Otro elemento fundamental es la comprensión de que la ansiedad puede ser una aliada si la escuchamos con atención. En esta historia, el guerrero halló la oportunidad de descubrir partes de sí que desconocía. Se dio cuenta de que su identidad de samurái también incluía la posibilidad de temblar, y que eso no lo hacía menos valioso. Mantener una imagen implacable le impedía aceptar su vulnerabilidad, y la ansiedad crecía en la sombra. Al sacarla a la luz, se liberó del peso de fingir una dureza inquebrantable.
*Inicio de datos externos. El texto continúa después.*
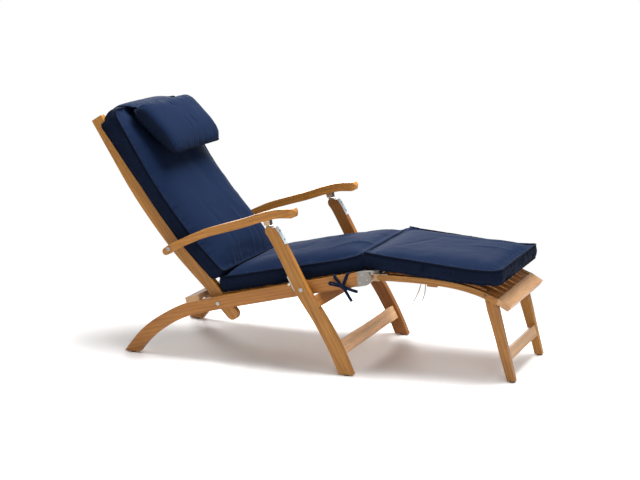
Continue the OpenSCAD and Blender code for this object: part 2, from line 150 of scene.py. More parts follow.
class Nodes:
    """A material's nodes, made and joined in few words."""

    def __init__(self, name):
        self.material = bpy.data.materials.new(name)
        self.material.use_nodes = True
        self.tree = self.material.node_tree
        self.shader = self.tree.nodes["Principled BSDF"]
        self.place = self.add("ShaderNodeTexCoord").outputs["Object"]

    def add(self, kind, **settings):
        node = self.tree.nodes.new(kind)
        for key, value in settings.items():
            setattr(node, key, value)
        return node

    def join(self, source, target):
        self.tree.links.new(source, target)

    def mapped(self, rotation=(0, 0, 0), scale=(1, 1, 1), move=(0, 0, 0)):
        """Coordinates turned so that X runs along the timber, then scaled."""
        turn = self.add("ShaderNodeMapping")
        turn.inputs["Rotation"].default_value = rotation
        self.join(self.place, turn.inputs["Vector"])
        size = self.add("ShaderNodeMapping")
        size.inputs["Scale"].default_value = scale
        size.inputs["Location"].default_value = move
        self.join(turn.outputs["Vector"], size.inputs["Vector"])
        return size.outputs["Vector"]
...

En la vida cotidiana es fácil pensar que el valor consiste en borrar cualquier indicio de miedo. Sin embargo, la experiencia del puente muestra que la valentía real aflora cuando, pese a sentir la agitación interna, avanzamos. Con cada paso, el samurái dejaba a un lado la necesidad de control absoluto y aprendía a fluir con la situación. Esa lección puede trasladarse a contextos como el trabajo, las relaciones personales o los proyectos donde la incertidumbre despierta ansiedad. Mirar de frente a las dudas y moverse con ellas en vez de huir o pelear ciegamente.

La historia subraya también que el cambio interno no es inmediato. Akihiro requirió días de adaptación, caminando una fracción del puente en cada intento. En la práctica real, adoptar ese enfoque gradual permite que la mente se habitúe, de manera que los niveles de tensión bajen. El contacto regular con aquello que nos hace sentir inseguros, supervisado por una actitud de calma, facilita la superación de los bloqueos.

Es esencial recordar que pedir apoyo no significa debilidad. El encuentro con Ryokan sirvió para que Akihiro normalizara lo que sentía y comprendiera que la mente puede crear angustias ante peligros ficticios. Esa validación fue la clave para avanzar sin fingir o ignorar el problema. Cuando en la vida se cuenta con un guía, un amigo o un profesional que aporte otra perspectiva, la ansiedad pierde fuerza.

Por último, la moraleja del “puente invisible” se podría resumir en la idea de que la confianza nace cuando elegimos mirar la ansiedad sin rendirnos a sus imposiciones. Al igual que el samurái, cada persona puede descubrir que el miedo carece de base sólida cuando deja de combatirlo con tensión y elige aproximarse paso a paso. El resultado es la liberación del yugo mental que impide disfrutar el presente. Porque, al final, el enemigo más grande no suele ser el puente en sí, sino las historias que la mente fabrica en torno a él.